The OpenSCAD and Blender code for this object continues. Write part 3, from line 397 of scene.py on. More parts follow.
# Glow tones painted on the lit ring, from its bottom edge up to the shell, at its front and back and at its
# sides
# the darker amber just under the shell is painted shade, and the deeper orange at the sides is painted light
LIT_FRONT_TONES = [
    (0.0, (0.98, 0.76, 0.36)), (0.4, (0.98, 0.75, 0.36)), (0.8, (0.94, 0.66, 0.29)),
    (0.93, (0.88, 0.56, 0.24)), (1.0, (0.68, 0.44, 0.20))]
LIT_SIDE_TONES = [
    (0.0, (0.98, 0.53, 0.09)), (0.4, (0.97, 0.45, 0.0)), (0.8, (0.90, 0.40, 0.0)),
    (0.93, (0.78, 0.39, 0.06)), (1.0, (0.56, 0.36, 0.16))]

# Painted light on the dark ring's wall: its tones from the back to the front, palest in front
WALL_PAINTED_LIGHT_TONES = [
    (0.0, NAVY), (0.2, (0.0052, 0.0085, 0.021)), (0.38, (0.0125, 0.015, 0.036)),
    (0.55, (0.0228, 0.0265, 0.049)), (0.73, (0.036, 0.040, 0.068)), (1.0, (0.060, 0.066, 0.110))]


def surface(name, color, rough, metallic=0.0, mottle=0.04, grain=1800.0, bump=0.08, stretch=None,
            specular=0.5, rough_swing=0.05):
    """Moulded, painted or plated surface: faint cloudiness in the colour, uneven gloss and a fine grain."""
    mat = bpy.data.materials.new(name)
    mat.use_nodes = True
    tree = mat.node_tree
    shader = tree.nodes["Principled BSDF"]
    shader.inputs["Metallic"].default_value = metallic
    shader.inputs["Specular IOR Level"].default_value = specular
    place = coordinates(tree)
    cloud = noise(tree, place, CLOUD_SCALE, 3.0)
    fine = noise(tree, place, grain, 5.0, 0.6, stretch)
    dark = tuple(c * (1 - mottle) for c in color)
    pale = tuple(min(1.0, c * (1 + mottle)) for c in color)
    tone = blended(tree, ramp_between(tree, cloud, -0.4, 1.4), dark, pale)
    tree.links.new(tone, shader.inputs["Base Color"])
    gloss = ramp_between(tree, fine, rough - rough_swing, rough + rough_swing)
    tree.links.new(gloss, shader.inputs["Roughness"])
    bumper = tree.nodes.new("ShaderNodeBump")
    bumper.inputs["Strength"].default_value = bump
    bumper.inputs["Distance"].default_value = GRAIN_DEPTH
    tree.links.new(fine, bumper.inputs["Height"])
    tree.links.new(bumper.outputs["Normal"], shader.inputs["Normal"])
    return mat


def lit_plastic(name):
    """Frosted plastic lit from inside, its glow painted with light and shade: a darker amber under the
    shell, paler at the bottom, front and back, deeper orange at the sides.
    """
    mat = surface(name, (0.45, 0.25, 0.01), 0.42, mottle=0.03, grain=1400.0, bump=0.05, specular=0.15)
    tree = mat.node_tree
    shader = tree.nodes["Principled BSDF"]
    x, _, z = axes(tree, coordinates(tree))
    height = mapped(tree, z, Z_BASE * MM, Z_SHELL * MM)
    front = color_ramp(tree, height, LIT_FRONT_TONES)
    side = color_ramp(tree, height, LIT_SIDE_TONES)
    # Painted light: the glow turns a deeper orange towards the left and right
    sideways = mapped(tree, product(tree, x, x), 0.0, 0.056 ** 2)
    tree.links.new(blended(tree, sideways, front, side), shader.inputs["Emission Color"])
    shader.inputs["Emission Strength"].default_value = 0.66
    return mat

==

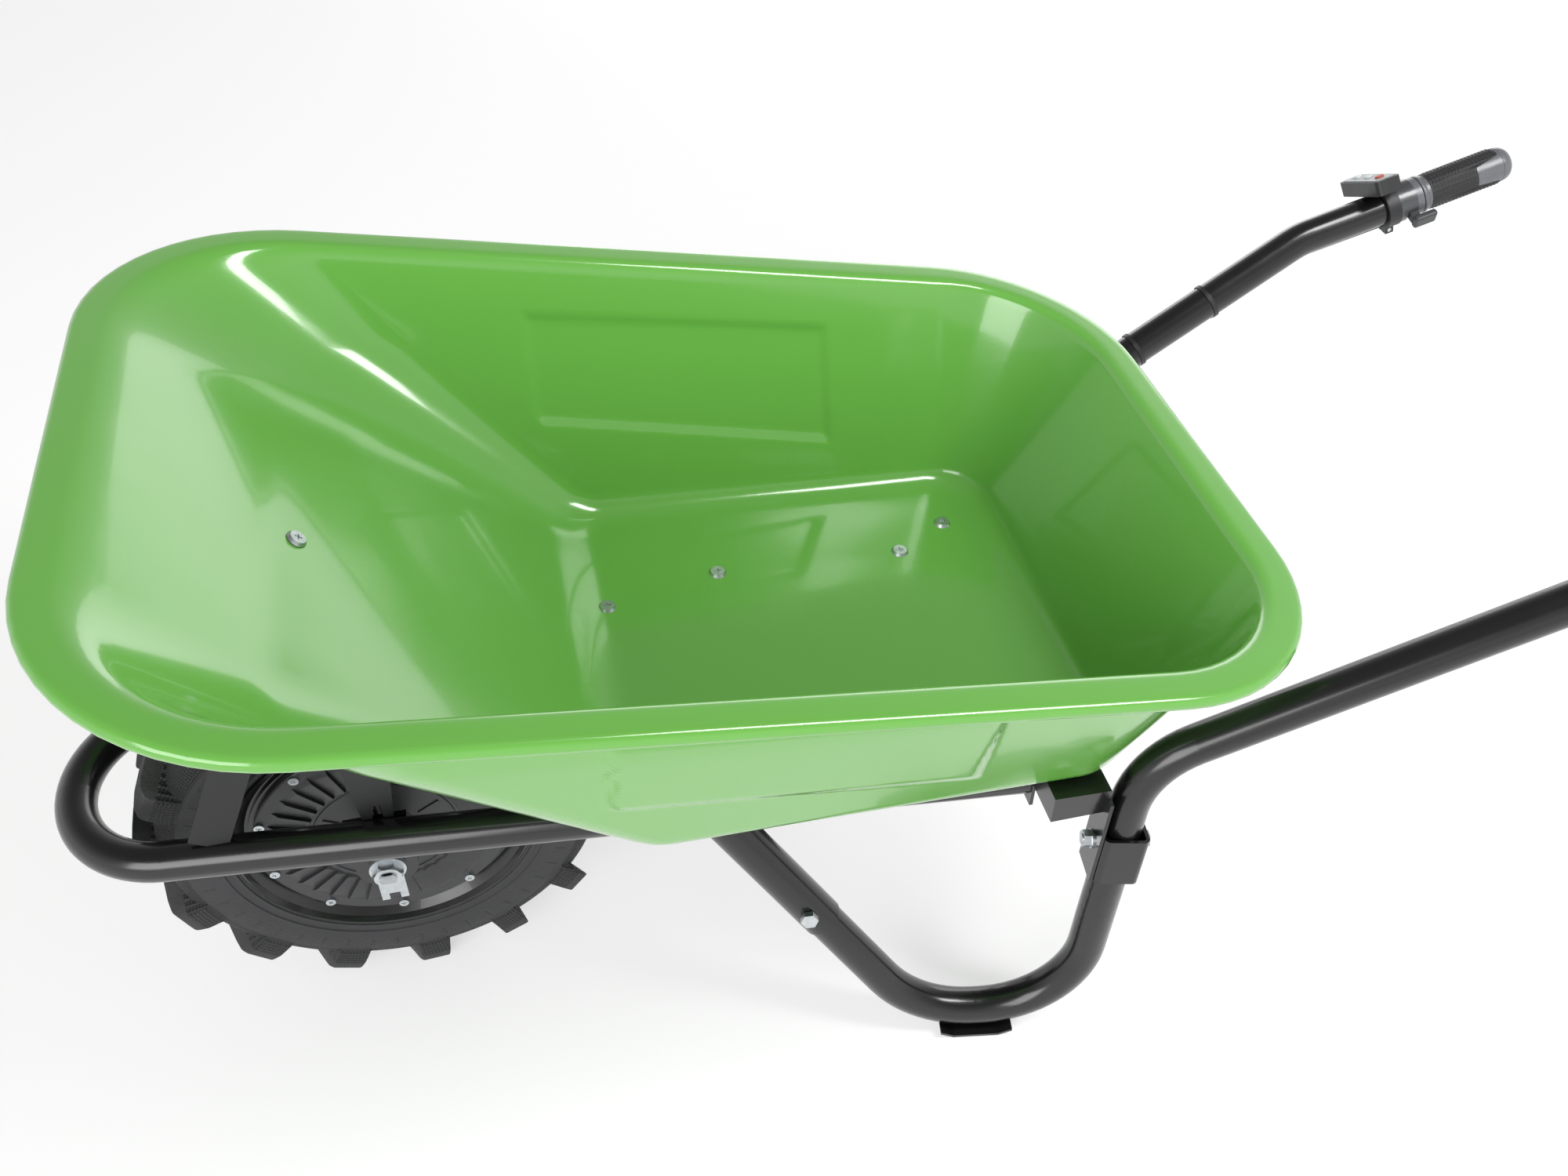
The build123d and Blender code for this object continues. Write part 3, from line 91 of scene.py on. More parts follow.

* **WHAT IS REQUIRED**: The required output is an exact reproduction of the lines starting at the one that contains "The OpenSCAD and" and ending at the one that contains "(0.060, 0.066, 0.110))]". Both boundary lines belong to it.

* **WRITTEN RESPONSE**:
The OpenSCAD and Blender code for this object continues. Write part 3, from line 397 of scene.py on. More parts follow.
# Glow tones painted on the lit ring, from its bottom edge up to the shell, at its front and back and at its
# sides
# the darker amber just under the shell is painted shade, and the deeper orange at the sides is painted light
LIT_FRONT_TONES = [
    (0.0, (0.98, 0.76, 0.36)), (0.4, (0.98, 0.75, 0.36)), (0.8, (0.94, 0.66, 0.29)),
    (0.93, (0.88, 0.56, 0.24)), (1.0, (0.68, 0.44, 0.20))]
LIT_SIDE_TONES = [
    (0.0, (0.98, 0.53, 0.09)), (0.4, (0.97, 0.45, 0.0)), (0.8, (0.90, 0.40, 0.0)),
    (0.93, (0.78, 0.39, 0.06)), (1.0, (0.56, 0.36, 0.16))]

# Painted light on the dark ring's wall: its tones from the back to the front, palest in front
WALL_PAINTED_LIGHT_TONES = [
    (0.0, NAVY), (0.2, (0.0052, 0.0085, 0.021)), (0.38, (0.0125, 0.015, 0.036)),
    (0.55, (0.0228, 0.0265, 0.049)), (0.73, (0.036, 0.040, 0.068)), (1.0, (0.060, 0.066, 0.110))]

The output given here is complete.